Scale tactics that compound:

– Allowlisting and Spark Ads: promote posts from creator handles for cheaper CPMs and higher trust. Set frequency caps and creative rotation.
– Licensing: secure 6–12 month usage for top assets across ads, PDPs, email, retail media, and in‑store screens.
– Seeding at scale: always‑on product seeding to micro and nano creators; track unprompted UGC volume and repost eligibility.
– Ambassador programs: graduate repeat performers into long‑term deals to build narrative continuity and category authority.
– Retail integration: sync flights with retail drops; pipe best creator cuts into retailer media networks and PDP videos.
– Localization: cast creators by skin tone, hair texture, and climate; translate captions and adapt claims to local norms without inflating promises.

Team workflow:

– Pair an influencer lead with a performance media manager; share dashboards and weekly standups.
– Build a content bank tagged by hook, angle, benefit, and audience; let media pull assets on demand.

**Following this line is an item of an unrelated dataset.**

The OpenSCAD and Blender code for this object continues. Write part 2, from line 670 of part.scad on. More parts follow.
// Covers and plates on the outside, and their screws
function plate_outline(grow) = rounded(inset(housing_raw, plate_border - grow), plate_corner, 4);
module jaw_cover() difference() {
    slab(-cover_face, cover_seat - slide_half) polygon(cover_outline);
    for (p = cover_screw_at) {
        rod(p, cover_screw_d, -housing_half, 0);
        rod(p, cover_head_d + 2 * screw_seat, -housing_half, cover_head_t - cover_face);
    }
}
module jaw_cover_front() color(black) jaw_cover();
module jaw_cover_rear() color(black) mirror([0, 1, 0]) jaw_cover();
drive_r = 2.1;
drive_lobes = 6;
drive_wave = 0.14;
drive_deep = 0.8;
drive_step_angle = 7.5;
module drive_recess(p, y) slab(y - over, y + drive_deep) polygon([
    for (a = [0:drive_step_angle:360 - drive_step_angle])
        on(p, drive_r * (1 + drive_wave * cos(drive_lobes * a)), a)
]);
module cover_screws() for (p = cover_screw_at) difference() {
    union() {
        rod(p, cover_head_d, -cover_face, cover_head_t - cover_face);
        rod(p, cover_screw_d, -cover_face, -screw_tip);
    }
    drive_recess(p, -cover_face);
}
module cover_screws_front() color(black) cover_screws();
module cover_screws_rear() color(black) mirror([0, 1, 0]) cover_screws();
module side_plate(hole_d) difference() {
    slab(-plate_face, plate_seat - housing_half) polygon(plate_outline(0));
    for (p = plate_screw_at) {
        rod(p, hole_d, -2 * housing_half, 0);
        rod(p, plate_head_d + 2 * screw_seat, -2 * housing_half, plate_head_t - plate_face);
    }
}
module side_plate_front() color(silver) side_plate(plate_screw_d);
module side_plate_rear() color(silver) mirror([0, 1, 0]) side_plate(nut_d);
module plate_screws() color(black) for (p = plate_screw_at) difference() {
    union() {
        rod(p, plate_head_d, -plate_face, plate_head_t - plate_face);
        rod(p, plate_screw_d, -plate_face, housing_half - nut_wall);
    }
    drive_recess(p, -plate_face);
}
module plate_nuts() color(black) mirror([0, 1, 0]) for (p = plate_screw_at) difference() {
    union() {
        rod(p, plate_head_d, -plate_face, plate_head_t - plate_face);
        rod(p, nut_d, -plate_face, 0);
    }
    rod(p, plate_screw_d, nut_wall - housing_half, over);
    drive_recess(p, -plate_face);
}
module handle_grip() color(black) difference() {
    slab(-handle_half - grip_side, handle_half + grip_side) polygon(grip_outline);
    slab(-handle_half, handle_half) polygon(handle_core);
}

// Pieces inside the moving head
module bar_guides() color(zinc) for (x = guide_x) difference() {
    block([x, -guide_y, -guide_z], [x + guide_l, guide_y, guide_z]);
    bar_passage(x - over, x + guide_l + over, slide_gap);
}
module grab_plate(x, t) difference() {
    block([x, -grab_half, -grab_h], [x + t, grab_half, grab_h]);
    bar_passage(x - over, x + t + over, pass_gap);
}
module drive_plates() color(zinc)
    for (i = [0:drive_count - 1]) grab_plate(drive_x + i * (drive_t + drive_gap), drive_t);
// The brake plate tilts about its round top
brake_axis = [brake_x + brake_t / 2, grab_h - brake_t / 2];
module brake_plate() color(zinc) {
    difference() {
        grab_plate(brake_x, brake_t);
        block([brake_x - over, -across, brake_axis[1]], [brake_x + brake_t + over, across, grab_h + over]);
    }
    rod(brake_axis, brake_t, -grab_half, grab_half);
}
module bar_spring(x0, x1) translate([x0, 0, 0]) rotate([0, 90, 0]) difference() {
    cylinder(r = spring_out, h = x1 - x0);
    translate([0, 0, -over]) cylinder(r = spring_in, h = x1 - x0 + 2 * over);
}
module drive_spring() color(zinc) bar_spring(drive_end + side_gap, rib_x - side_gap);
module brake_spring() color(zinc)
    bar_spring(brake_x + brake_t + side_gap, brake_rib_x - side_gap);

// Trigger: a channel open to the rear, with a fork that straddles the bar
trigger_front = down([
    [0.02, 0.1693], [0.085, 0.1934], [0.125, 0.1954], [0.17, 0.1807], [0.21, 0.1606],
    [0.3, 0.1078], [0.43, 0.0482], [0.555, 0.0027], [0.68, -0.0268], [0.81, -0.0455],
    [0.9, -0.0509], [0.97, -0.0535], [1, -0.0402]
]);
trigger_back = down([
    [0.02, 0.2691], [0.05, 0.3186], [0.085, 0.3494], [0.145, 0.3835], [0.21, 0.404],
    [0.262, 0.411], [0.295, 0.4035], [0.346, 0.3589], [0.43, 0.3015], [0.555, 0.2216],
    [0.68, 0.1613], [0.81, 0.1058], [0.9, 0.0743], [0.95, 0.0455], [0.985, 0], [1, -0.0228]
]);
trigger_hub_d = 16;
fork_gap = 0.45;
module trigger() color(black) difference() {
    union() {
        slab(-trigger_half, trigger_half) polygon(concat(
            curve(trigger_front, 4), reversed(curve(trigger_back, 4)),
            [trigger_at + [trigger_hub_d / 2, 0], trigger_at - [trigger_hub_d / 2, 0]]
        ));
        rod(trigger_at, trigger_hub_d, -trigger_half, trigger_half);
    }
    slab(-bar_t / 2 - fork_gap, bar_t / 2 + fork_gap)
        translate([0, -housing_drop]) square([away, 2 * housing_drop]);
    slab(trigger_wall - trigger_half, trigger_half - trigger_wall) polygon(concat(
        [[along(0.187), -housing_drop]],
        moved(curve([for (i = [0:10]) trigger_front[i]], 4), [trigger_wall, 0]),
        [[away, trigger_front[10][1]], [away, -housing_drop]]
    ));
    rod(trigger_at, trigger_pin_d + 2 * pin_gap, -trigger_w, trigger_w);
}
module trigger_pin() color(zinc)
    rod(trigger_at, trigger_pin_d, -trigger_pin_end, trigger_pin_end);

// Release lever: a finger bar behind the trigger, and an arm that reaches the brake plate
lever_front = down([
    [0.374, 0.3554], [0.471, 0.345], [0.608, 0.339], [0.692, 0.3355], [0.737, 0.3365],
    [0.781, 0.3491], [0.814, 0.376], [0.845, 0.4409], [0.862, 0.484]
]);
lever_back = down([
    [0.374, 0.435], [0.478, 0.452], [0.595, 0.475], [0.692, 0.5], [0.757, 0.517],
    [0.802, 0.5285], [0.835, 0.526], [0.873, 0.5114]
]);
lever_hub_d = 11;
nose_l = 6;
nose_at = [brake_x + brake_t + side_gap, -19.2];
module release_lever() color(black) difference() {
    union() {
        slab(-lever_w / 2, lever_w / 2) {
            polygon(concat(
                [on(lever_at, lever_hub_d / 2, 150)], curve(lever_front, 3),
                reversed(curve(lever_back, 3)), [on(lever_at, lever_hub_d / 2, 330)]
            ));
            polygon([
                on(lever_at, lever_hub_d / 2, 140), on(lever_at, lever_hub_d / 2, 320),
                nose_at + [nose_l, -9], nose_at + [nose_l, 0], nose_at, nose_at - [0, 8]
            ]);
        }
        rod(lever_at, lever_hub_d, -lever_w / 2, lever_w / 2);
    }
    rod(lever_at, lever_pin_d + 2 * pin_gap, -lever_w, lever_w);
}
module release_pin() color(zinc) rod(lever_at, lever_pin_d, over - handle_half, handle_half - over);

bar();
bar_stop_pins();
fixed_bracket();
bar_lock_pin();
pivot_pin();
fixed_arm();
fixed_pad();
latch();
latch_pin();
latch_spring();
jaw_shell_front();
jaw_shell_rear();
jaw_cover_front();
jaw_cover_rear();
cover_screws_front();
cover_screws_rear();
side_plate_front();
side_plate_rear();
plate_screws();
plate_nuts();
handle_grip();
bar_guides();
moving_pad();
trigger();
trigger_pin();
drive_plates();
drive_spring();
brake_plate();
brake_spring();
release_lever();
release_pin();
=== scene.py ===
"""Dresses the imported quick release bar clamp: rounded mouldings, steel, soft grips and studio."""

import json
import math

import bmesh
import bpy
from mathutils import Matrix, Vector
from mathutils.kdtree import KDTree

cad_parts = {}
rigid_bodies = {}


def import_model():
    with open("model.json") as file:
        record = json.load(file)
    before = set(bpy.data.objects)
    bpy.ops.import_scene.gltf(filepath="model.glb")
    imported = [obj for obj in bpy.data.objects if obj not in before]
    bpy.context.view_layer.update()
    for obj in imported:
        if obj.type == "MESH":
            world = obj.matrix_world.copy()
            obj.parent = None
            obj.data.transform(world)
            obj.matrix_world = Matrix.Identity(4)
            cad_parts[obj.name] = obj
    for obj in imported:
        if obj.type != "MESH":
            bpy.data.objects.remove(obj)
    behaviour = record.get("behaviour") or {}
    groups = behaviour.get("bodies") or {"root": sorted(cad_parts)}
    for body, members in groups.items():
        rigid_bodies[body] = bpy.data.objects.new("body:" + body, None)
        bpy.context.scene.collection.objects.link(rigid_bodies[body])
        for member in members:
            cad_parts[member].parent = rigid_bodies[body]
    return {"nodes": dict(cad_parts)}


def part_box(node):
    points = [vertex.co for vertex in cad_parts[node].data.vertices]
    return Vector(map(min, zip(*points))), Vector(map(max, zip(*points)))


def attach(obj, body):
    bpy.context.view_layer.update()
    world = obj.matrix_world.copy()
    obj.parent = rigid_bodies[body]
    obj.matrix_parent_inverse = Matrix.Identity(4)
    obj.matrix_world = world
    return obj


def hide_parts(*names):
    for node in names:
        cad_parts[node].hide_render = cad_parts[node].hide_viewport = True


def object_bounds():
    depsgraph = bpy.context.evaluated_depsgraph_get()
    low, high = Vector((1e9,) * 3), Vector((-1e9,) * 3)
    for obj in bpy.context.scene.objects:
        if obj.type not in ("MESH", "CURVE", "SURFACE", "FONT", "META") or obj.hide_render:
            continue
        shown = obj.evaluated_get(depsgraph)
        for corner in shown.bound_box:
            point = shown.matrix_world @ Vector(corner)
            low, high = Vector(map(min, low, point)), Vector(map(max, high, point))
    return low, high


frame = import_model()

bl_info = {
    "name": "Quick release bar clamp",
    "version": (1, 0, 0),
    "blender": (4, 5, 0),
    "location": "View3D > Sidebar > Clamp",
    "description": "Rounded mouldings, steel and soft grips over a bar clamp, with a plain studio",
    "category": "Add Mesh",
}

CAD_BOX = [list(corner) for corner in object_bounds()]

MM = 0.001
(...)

What budgets and timelines make sense?

Anchor budgets to learning velocity, not a single “test number.” Buy enough impressions to compare variants confidently, then let performance pay for its own scale.

Practical guardrails:

– Start with 3–5 creators per cohort; run two cohorts before revisiting ICP or offer.
– Allocate 60–70% to amplification, 20–30% to net‑new content, and 10–20% to seeding and tools.
– Expect a two‑sprint ramp for channels with learning phases; avoid pausing winners too early.

Procurement and payouts:

– Blend flat fees with tiered performance bonuses tied to code redemptions, qualified leads, or content licensing.
– Keep payment terms simple; creators with smooth operations deliver faster and are easier to scale.

Conclusion

Influencer programs in health and beauty win when they behave like product‑led growth: educate with clarity, reduce friction to first use, and make repeating the routine easy. Use the 3R Vetting Framework to cast confidently, the H.E.A.L. Matrix to brief content that converts, and the 3×3 Testing Ladder to learn fast. Build a resilient attribution spine – UTMs, codes, pixels, deep links, and post‑purchase surveys – so you can scale with conviction via allowlisting, licensing, and retail tie‑ins. Keep claims grounded in real use, prioritize diversity of skin and hair needs, and let creators be the bridge between science and self‑care. The result is a channel that compounds: stronger brand equity, lower CAC, and healthier lifetime value across DTC and retail.